Well, it seems to me that it would be irresponsible for you not to reveal the chat transcripts, precisely for the reason that you have given.

By revealing your chat transcripts, real life researchers might read it and say "I would have done it differently" and when a real transhuman intelligence emerges, the researchers can now proceed forewarned by the result from your experiments.

jcl · on May 22, 2008

He's not arguing that it is a bad thing that an AI gets let out of the box -- he's arguing that it is inevitable.

nazgulnarsil · on May 22, 2008

as several others have mentioned, we don't understand what synthetic life would be. in what sense would it be life? would it try to reproduce itself? if so, would we have to program that motivation into it? What sort of motivations would an intelligence completely free of physical appetites do? pretty much everything humans do is in some way governed by physical appetites.

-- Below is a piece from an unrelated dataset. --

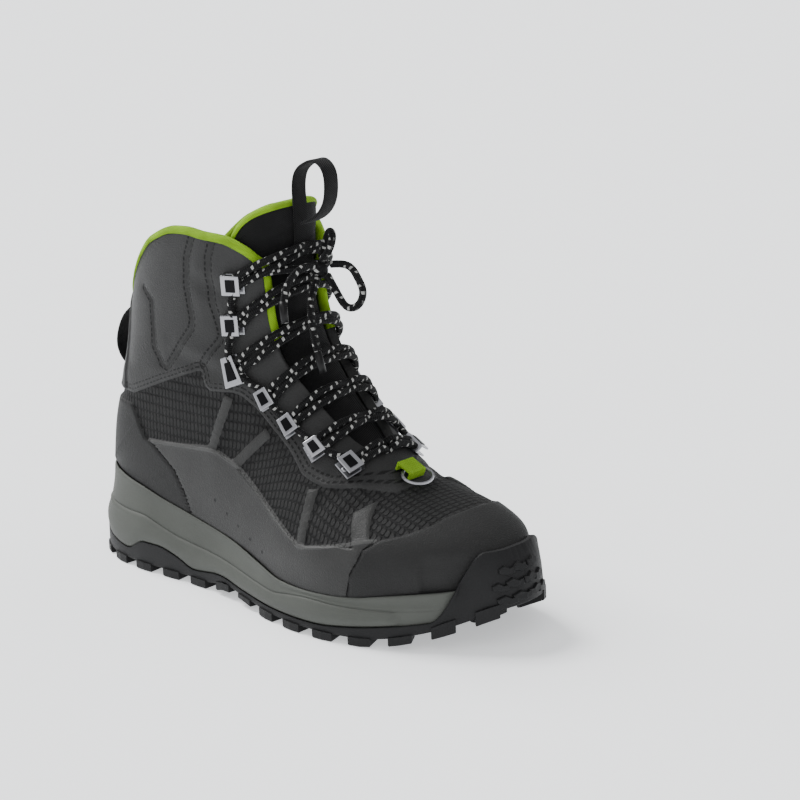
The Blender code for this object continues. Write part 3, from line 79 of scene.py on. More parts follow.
# lines along the boot: share of the way against the line's own unit
lines = {
    "rim": [(0.00, 1.00), (0.06, 0.985), (0.175, 0.86), (0.26, 0.66), (0.36, 0.45), (0.455, 0.30),
            (0.545, 0.135), (0.60, 0.02), (0.665, 0.00), (0.735, 0.02), (0.775, 0.055),
            (0.835, 0.155), (0.89, 0.23), (1.00, 0.34)],
    "parting": [(0.00, 4.10), (0.03, 3.90), (0.09, 2.80), (0.15, 2.30), (0.20, 4.00),
                (0.24, 4.00), (0.29, 3.10), (0.335, 1.90), (0.41, 2.50), (0.485, 1.90),
                (0.60, 1.60), (0.70, 1.65), (0.77, 2.15), (0.84, 2.90), (0.90, 3.70),
                (0.945, 4.80), (1.00, 6.40)],
    "lugLevel": [(0.00, 0.45), (0.05, 0.0), (0.37, 0.0), (0.43, 0.95), (0.49, 0.80), (0.56, 0.0),
                 (0.785, 0.0), (0.83, 0.40), (0.88, 1.25), (0.93, 2.50), (0.98, 4.20),
                 (1.00, 4.70)],
    "step": [(0.00, 0.60), (0.19, 0.60), (0.25, 0.515), (0.29, 0.455), (0.40, 0.385),
             (0.52, 0.320), (0.58, 0.300), (0.63, 0.345), (0.68, 0.375), (0.75, 0.365),
             (0.85, 0.380), (0.90, 0.400), (0.95, 0.460), (1.00, 0.565)],
    "edgeInset": [(0.0, 0.0660), (0.12, 0.0540), (0.35, 0.0440), (0.55, 0.0560), (0.80, 0.0760),
                  (1.0, 0.1020)],
    "lipThick": [(0.0, 0.0290), (0.09, 0.0280), (0.145, 0.0120), (1.0, 0.0100)],
    "throat": [(5.6, 0.0), (5.9, 0.085), (6.2, 0.115), (6.6, 0.135), (7.1, 0.152), (8.0, 0.180),
               (9.0, 0.212), (10.0, 0.216), (11.0, 0.212), (12.0, 0.216), (13.0, 0.240),
               (16.0, 0.280)],
    "collar": [(0.0, 12.30), (0.05, 13.50), (0.12, 14.40), (0.23, 14.95), (0.33, 15.30),
               (0.43, 15.43), (0.55, 15.35), (0.69, 14.98), (0.85, 14.4), (1.0, 14.1)],
    "tongueHalf": [(5.05, 0.150), (5.6, 0.195), (6.6, 0.235), (7.8, 0.250), (9.0, 0.262),
                   (10.2, 0.280), (11.2, 0.300), (12.2, 0.325), (13.1, 0.345), (14.0, 0.365),
                   (14.8, 0.385)],
}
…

this little game assumes that part of the AI's motivation involves getting out of the box, until we understand what need it is fulfilling by getting out of the box it wouldn't really be safe. But here we run into another problem. Is it possible for a being of lesser intelligence to parse the motivations of a being of higher intelligence?

globalrev · on May 22, 2008

can you specify the actual question? is it:

1. an AI in a box and it has shown to be dangerous and now must be kep inside or

2. we dont know if it is good or dangerous and it is the gatekeepers job to find out?

andreyf · on May 22, 2008

How smart can AI be if it's in a box? And why would a trans-human AI want to "come out"? Is it curious? Is it trying to fill the gaps or inconsistencies in its knowledge?

xlnt · on May 21, 2008

At the linked page he says he doesn't want to explain how he did it. (With a terrible reason about learning to respect not knowing stuff. No thanks. I want to know.)

So I don't see how just asking him is going to change his mind.